The long awaited National Release is here!
Available at amazon.com (Reviews GREATLY appreciated! Thanks in advance.)
Missouri author, Anita Agers Brooks’ latest release, Getting Through What You Can’t Get Over, hits Amazon and bookstores across the nation.
My core message is this, “There are things in life we’ll never get over, but we can get through, to discover how pain-filled people can laugh yet again.”
Amazon lists the following synopsis:
“There are some things in life people never get over. No matter how much they want to. Many experience abuse, financial disaster, serious illness, betrayal, death of loved ones, and other common traumas making them believe they’ll never move past the pain, but through research and true story compilations, author Anita Agers-Brooks offers emotional, practical, and spiritual insights from experts and people who have survived intense trauma—and have made it through seemingly impossible situations.”
“Where is God when bad things happen?”
“How can I ever get over this?”
“Will I ever be whole again?”
I asked these kinds of questions over a decade ago, when I went through a period of my life I now refer to as the Jobette years. (Because I felt like a female version of Job from the Bible.)
There were things I wanted to know from God.
“Am I being punished?”
“Are you mad at me?”
“Do you hate me?”
“What do you want me to do?”
At the end of each chapter of Getting Through What You Can’t Get Over, you will find Insider Insights, offerings from those who’ve survived deep anguish. People who have unearthed wholeness and happiness again. Who have gotten through, despite enduring things they’ll never get over.

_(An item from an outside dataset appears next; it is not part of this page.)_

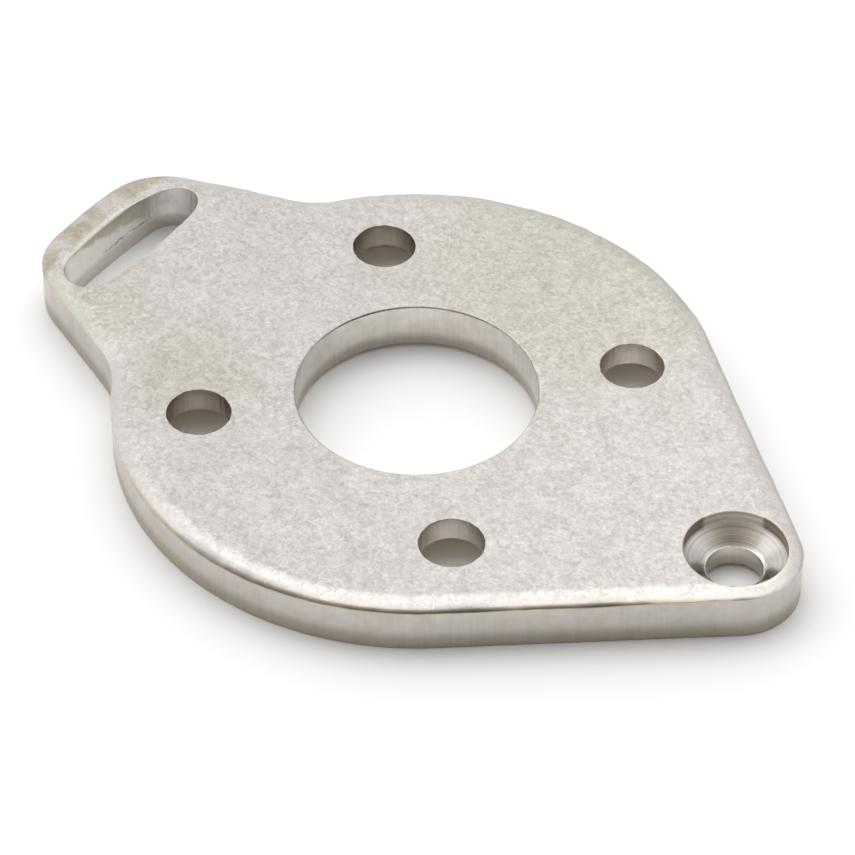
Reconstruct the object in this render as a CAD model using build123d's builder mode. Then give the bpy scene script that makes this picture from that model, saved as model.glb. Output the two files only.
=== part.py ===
"""Motor mounting bracket: one flat steel plate, blanked, drilled and plated.

A round plate carries a motor on four screws. The screws come up from the
underside, where their heads sink flush, and the motor's boss or shaft passes
through the large bore. The plate swings about a screw in the drilled recess at
one end and is locked through the curved slot in the ear at the other end, so
that a belt or a gear mesh can be set.

Millimetres. The origin is the bore's centre on the underside, +Z is up through
the plate, and +X points at the pivot hole.
"""

from build123d import *
from math import acos, cos, degrees, hypot, radians, sin, tan
import os

# ---- driving dimensions -----------------------------------------------------

# the plate
plate_thickness = 5.55
disc_radius = 31.4

# the bore and the motor's screws
bore_diameter = 25.0
bolt_circle_diameter = 45.0
bolt_count = 4
bolt_start_angle = 45.0
bolt_hole_diameter = 6.6
bolt_head_diameter = 12.3
bolt_head_angle = 90.0

# the pivot: a through hole below a recess left by a larger drill
pivot_distance = 39.0
pivot_hole_diameter = 5.8
recess_diameter = 10.4
recess_depth = 1.4
recess_point_angle = 118.0
recess_rim = 1.5

# the slot and the ear round it, each swung round the bore by its own angle
slot_swing = 2.0
slot_distance = 38.8
slot_width = 6.6
slot_length = 19.2
ear_swing = 2.3
ear_side_wall = 2.3
ear_end_wall = 3.6
ear_splay = 20.9
ear_corner_radius = 8.0
neck_radius = 10.0

# the edges: the punch rolls the top edge over, tumbling breaks the others
roll_width = 1.35
roll_depth = 0.52
roll_top_radius = 4.5
roll_side_radius = 0.8
rim_break = 0.25
underside_break = 0.12
bore_chamfer = 0.5

# ---- derived places ---------------------------------------------------------

lobe_radius = recess_diameter / 2 + recess_rim
tangent_angle = degrees(acos((disc_radius - lobe_radius) / pivot_distance))

# the slot is an arc round the pivot
slot_middle_x = -slot_distance * cos(radians(slot_swing))
slot_middle_y = slot_distance * sin(radians(slot_swing))
slot_radius = hypot(pivot_distance - slot_middle_x, slot_middle_y)
slot_middle_angle = 180 - degrees(slot_middle_y / slot_radius)
slot_sweep = degrees((slot_length - slot_width) / slot_radius)

# the ear's end is round the pivot, as the slot is
ear_end_radius = slot_radius + slot_width / 2 + ear_end_wall
ear_half_width = slot_length / 2 + ear_side_wall
ear_slope = tan(radians(ear_splay))
ear_root_half_width = ear_half_width + slot_distance * ear_slope
ear_reach = slot_distance + slot_width / 2 + 2 * ear_end_wall
ear_tip_half_width = ear_half_width - (ear_reach - slot_distance) * ear_slope

recess_floor = plate_thickness - recess_depth
recess_cone_height = (recess_diameter - pivot_hole_diameter) / 2 / tan(radians(recess_point_angle / 2))

# ---- the outline ------------------------------------------------------------

# the ear: a tapered tongue, cut off by an arc round the pivot
with BuildSketch() as ear_outline:
    ear_corners = [
        Vector(-ear_reach, ear_tip_half_width),
        Vector(0, ear_root_half_width),
        Vector(0, -ear_root_half_width),
        Vector(-ear_reach, -ear_tip_half_width),
    ]
    with BuildLine():
        Polyline(*[corner.rotate(Axis.Z, -ear_swing) for corner in ear_corners], close=True)
    make_face()
    with Locations((pivot_distance, 0)):
        Circle(ear_end_radius, mode=Mode.INTERSECT)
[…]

Excerpts from Chapter One:
“When I met her, I was in the blackest hole I’d ever experienced. I cowered in a deep pit of depression and anxiety spawned by betrayal.The pain was raw and unquenchable. Each day I tried to scale the walls and scramble into some light, but with every attempt I slid back down the slimy slopes of the well and crumpled into the darkness of my despair.
Edie told me details I’d never read or heard about of atrocities in the Nazi prison camps—starvation, humiliation, cannibalism, emotional torture, mental games, physical maiming, and soul stripping. There was no part of the human existence left untouched by the cruel men and women who meted out the twisted desires of the SS.
I marveled at the confidence and peace echoing beneath her words. I couldn’t imagine surviving such loss and yet gaining such deep hope.
While we stood outside the terminal, she laid her hands on my cheeks as if she were touching fragile butterfly wings. “There is a wounded little girl inside of you who needs a mother. You mother her.” And then she hugged me close in a final good-bye.”